Nudity and Sex: A brief glimpse of a space hooker.
Huh?:
O'Neil fools the second hit man in the Greenhouse so that he fires his rifle into the windows, exposing him to space. but wouldn't the glass in that greenhouse have to be pretty strong? At least bulletproof-strong? A small pebble sized meteor would shatter if it wasn't.
whether or not O'Neil is a "bad apple" is open for debate. He says he's been transferred from one toilet to another because his superiors feel he belongs there, but there's no visible clue to that assertion in the movie. O'Neil seems like an okay guy. but Dr. Lazarus....frack, my Droogies, they must have some killer malpractice insurance in the future! Lazarus eventually discovers the drugs that are making the miners go nutso, but only because O'Neil provided a blood sample. she said earlier that she couldn't do an autopsy on any of the dead guys because there wasn't much left of the bodies and the company had the bodies shipped away and jettisoned into space with haste. Yeah, but there was always some blood left. Why didn't she at least run a test on some of the blood to rule out the possibility of drugs in the first place. Crap, I ain't even a doctor but that would have occurred to my friggin' cat!

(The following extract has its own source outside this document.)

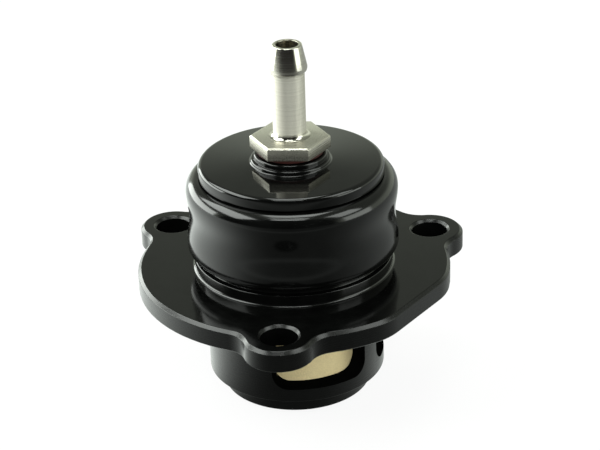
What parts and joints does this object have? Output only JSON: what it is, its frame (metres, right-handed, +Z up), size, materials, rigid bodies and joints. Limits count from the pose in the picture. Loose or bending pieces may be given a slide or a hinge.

O Neil is right when he says "My men are [unwrite]!" There are only 2 hit men and he has at least 6 to 8 deputies. these pussies are too afraid to fight? Jeez....How the freakin' hell does Sheppard keep his drug dealing undercover. Everyone seems to know about the hit men coming for O'Neil, so its no big leap to reason that they know that there's some underworld dealings going on in the first place. Even if Sheppard succeeded in killing O'Neil does he really think that no one in the hundreds of people on Io would rat about it when they left? (This is one of the reasons I said earlier that Sheppard should have tried to make O'Neil's death look like a suicide.)
The Final Judgment: If you don't pay attention to the teeny details of it, this movie can be entertaining. Its kinda aged a bit....but still, its a decent flick if you're just looking for some old 80's science fiction.Its a decent rental if you're in the mood for that kinda thing or you're just a big Connery fan.